The author of "Stargate" was Tak Hallus, a pen name, the meaning of which, in Urdu and Persian, is apparently "pen name." In "A Song for Lya," the title character's lover is named Robb. I can't help but associate his name with the word robot, more distantly with the character Robby the Robot, in other words, with something mechanical, material, and non-human.

"Stargate" is also the title of a television show. The premise of the show seems to be based in an older concept, one example of which is in the novel Gateway (1977) and its sequels, written by Frederik Pohl. The main character in Pohl's Gateway is named Robinette. He is human. His psychoanalyst, a robot named Sigfrid, is not, though, like Pinocchio and Data, he wishes to be.

Anyway, like I said, Tak Hallus is a pen name. (It sounds like a character name in one of Nictzin Dyalhis' stories of Venhez and Aerth.) The author's real name was Robinett, Stephen Robinett to be exact, who also went by the name Stephen Robinette.

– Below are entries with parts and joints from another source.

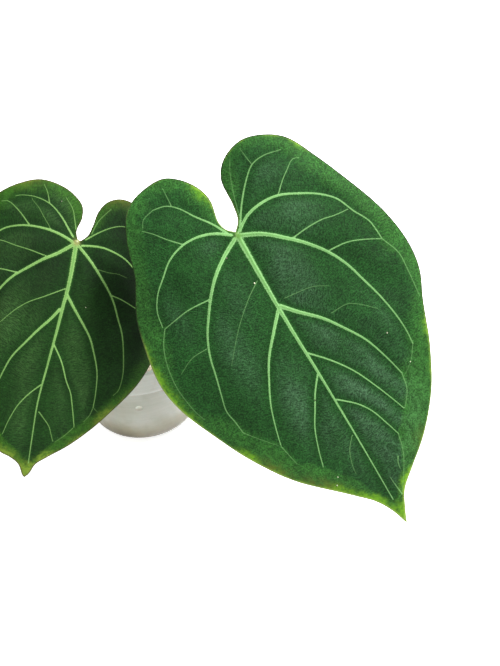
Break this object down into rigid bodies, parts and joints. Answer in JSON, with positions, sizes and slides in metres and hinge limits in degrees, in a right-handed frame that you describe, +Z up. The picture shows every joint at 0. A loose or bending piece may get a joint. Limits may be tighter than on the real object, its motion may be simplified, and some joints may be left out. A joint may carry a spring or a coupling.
{
  "type": "potted velvet-leaf anthurium",
  "caption": "Young aroid house plant with velvet heart-shaped leaves and pale raised veins on long arching stalks, in a round translucent nursery pot of chunky mix.",
  "frame": {"origin": "centre of the pot's flat foot, on the surface that the pot stands on", "axes": "+Z up along the pot's axis, -Y towards the side that the leaves face, +X towards the larger leaf's side"},
  "size_m": [0.247, 0.201, 0.2245],
  "materials": {
    "pot": "translucent milky moulded plastic, satin, browner where the mix shows through at the foot",
    "potting_mix": "chunky bark and pumice mix, rough",
    "stem": "green-brown stem with papery tan sheaths",
    "petiole": "smooth green stalk, slightly waxy",
    "leaf": "velvet dark green with pale green raised veins and a brighter margin"
  },
  "bodies": {
    "root": {"pot": "pot", "potting_mix": "potting_mix", "stem": "stem", "petiole_right": "petiole", "petiole_left": "petiole", "leaf_right": "leaf", "leaf_left": "leaf"}
  },
  "joints": []
}
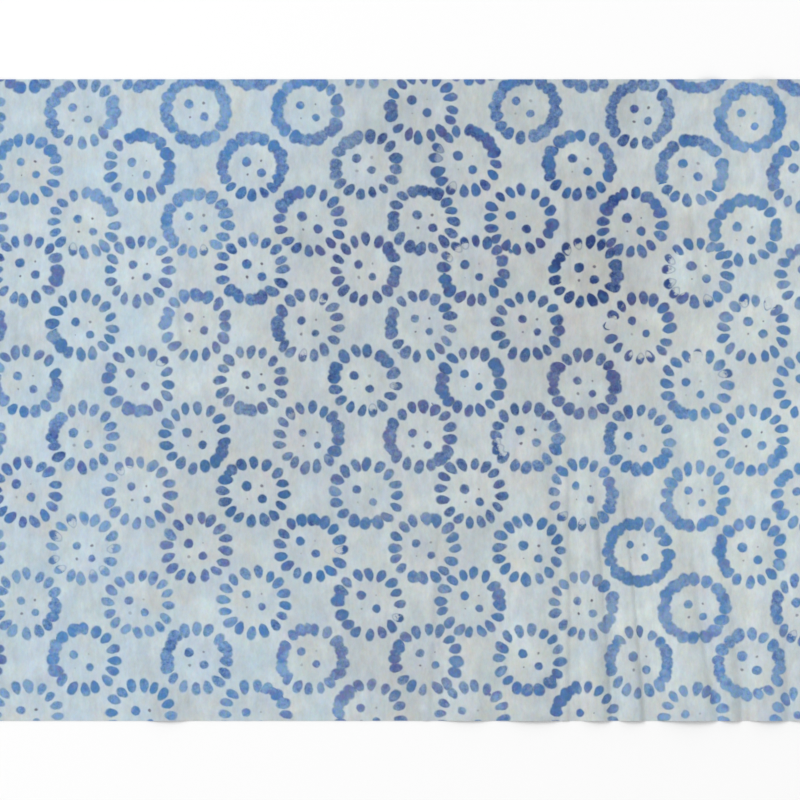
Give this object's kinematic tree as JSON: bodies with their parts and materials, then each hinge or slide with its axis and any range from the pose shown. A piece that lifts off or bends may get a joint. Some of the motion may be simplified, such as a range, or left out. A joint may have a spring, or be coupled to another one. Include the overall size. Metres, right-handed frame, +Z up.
{
  "type": "batik fabric cut length",
  "caption": "Cut length of stamped batik cotton lying on a surface in soft folds, with rings of blue petal dots on a pale ground.",
  "frame": {"origin": "middle of the underside, on the surface that the cloth lies on", "axes": "+X along the longer edge, +Y along the shorter edge towards the pattern's top, +Z up, away from the surface"},
  "size_m": [0.3, 0.2401, 0.0035],
  "materials": {
    "dyed_cotton": "matt plain-weave cotton, pale blue-grey ground with wax-resist blue dots"
  },
  "bodies": {
    "root": {"cloth": "dyed_cotton"}
  },
  "joints": []
}
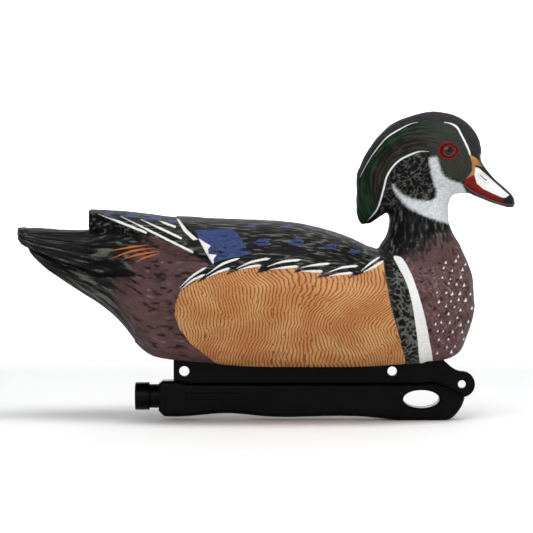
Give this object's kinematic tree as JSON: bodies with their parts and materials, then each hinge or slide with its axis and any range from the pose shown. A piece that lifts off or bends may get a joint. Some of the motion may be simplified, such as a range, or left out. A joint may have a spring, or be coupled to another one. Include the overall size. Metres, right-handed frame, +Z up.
{
  "type": "wood duck drake floating decoy",
  "caption": "Hollow floating duck decoy with a crested head, glossy eyes and a black weighted keel with a screw cap, tie holes and an oval opening.",
  "frame": {"origin": "on the ground under the middle of the decoy's length, on its plane of symmetry", "axes": "+X towards the bill, +Y towards the duck's left side, +Z up; the decoy floats level in this frame"},
  "size_m": [0.3692, 0.14, 0.2285],
  "materials": {
    "painted_body": "satin",
    "painted_head": "satin",
    "eye": "gloss",
    "keel": "satin",
    "cap": "satin",
    "seal": "matte",
    "sand": "matte"
  },
  "bodies": {
    "decoy": {"body_shell": "painted_body", "head_shell": "painted_head", "eye_left": "eye", "eye_right": "eye", "keel_shell": "keel", "ballast": "sand"},
    "seal_carrier": {"cap_seal": "seal"},
    "cap": {"keel_cap": "cap"}
  },
  "joints": [
    {"name": "cap_travel", "type": "slide", "parent": "decoy", "child": "seal_carrier", "axis": [-1, 0, 0], "range_m": [0, 0.0066]},
    {"name": "cap_turn", "type": "hinge", "parent": "seal_carrier", "child": "cap", "pos_m": [-0.092, 0, 0.0176], "axis": [-1, 0, 0], "range_deg": [0, 1080]}
  ],
  "couplings": [
    {"joint": "cap_travel", "follows": "cap_turn", "m_per_rad": 0.00035}
  ]
}
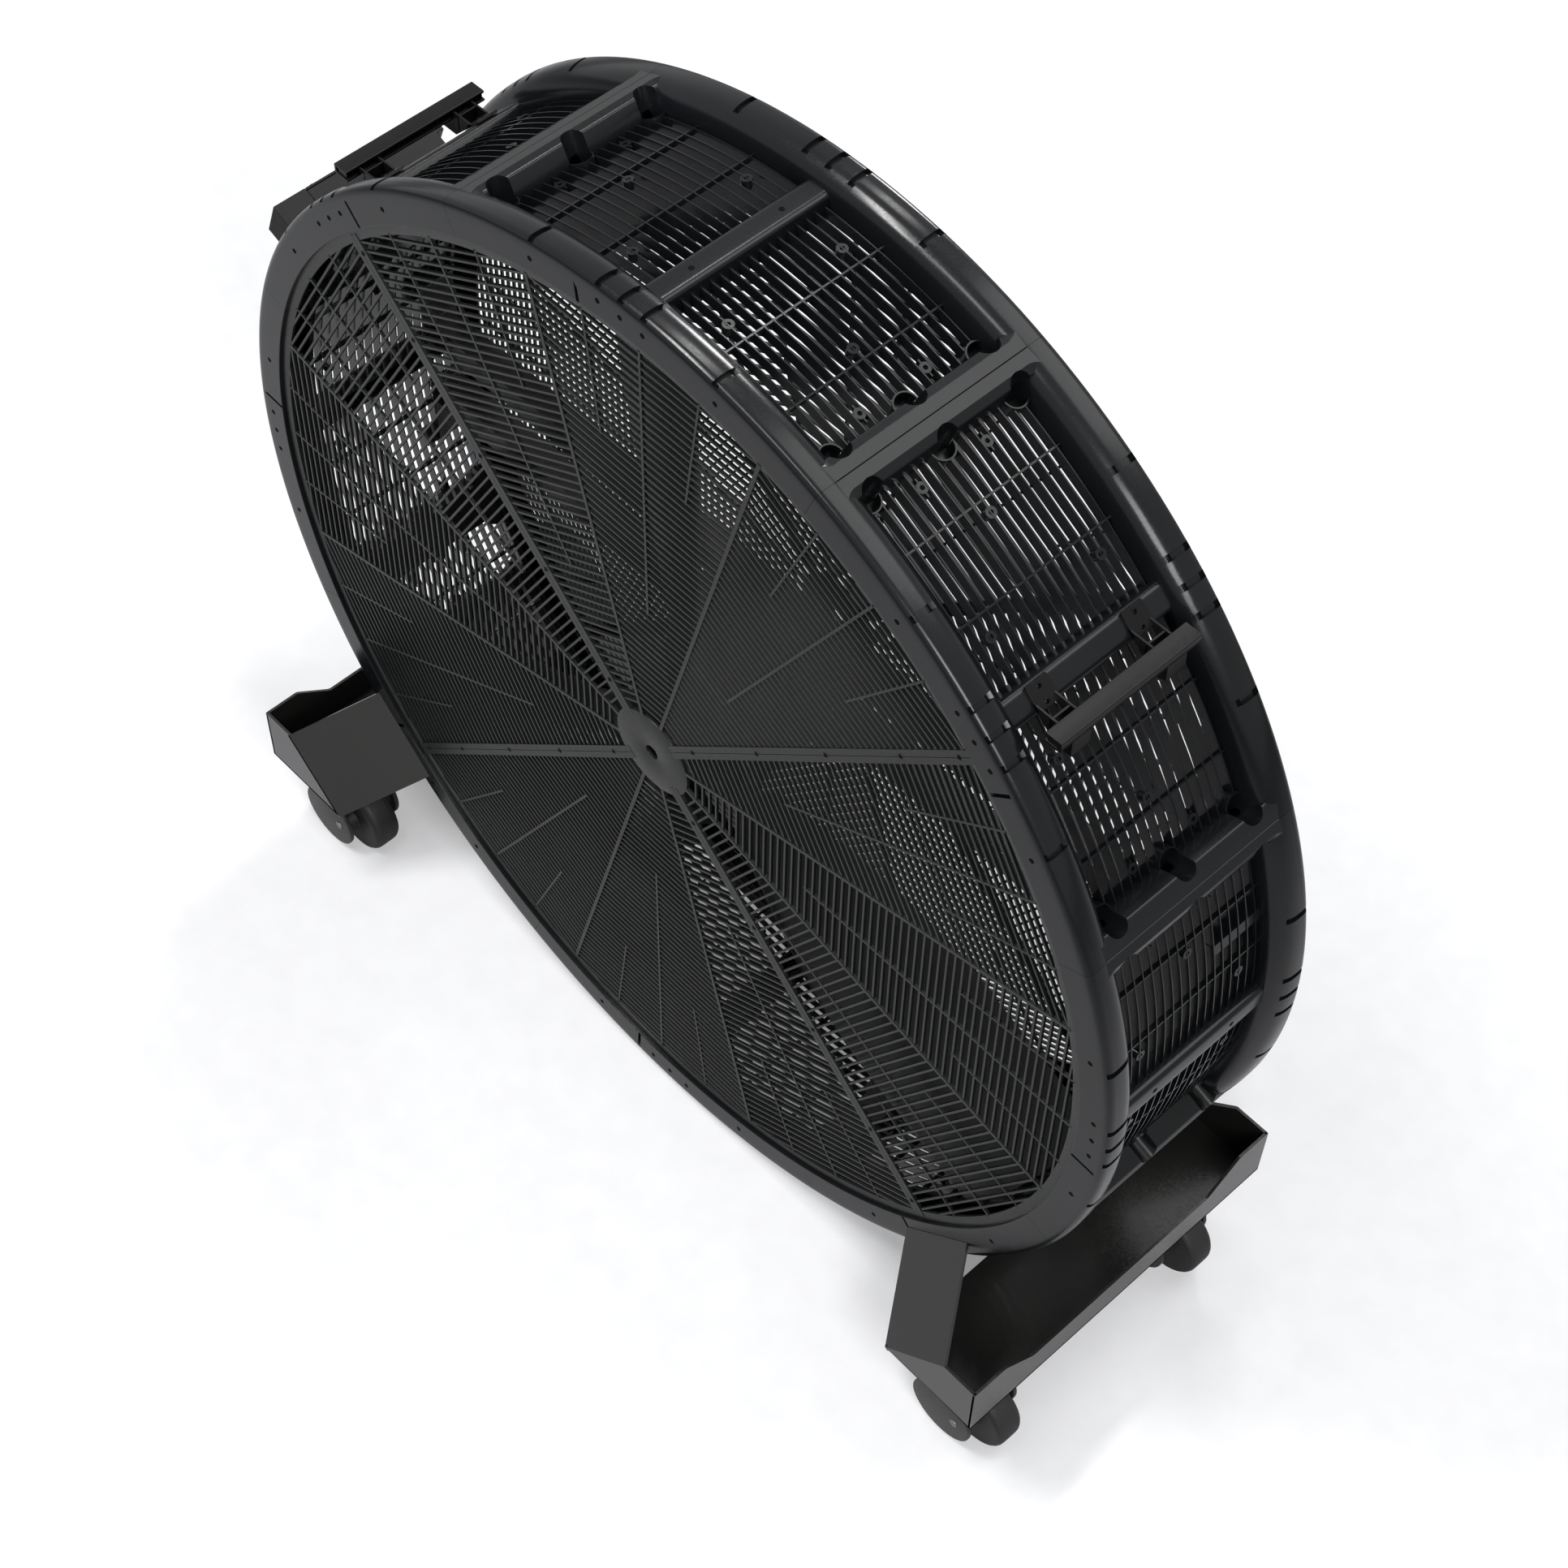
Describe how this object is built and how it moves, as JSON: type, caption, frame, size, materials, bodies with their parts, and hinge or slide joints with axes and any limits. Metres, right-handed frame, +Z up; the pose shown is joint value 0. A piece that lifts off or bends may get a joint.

Robinett's first genre story was "Minitalent," also in Analog, in March 1969. In "A Song for Lya," the psychics Lya and Robb are called Talents, for their psychic powers. So in 1974, when "A Song for Lya" was published, decades had gone by and yet there were still stories about psychic powers in Analog, which was, before that, called Astounding Science Fiction, and which was, of course, edited by a man who believed he had discovered a scientific basis for such things. We're still waiting for his results.

I haven't read "Stargate" by Stephen Robinett. But I wonder if Frederik Pohl could have been inspired by him and his story in conceiving and writing his own novel Gateway. Or maybe his use of the character name Robinette is just a coincidence.

By the way, Matthew Arnold's poem "Dover Beach" (1867) figures very prominently in "A Song for Lya." I sneaked in an allusion to it earlier in this essay. "Dover Beach" is an essential poem. Anyone who reads in English ought to read it and know it and return to it, again and again, like a wave on the beach.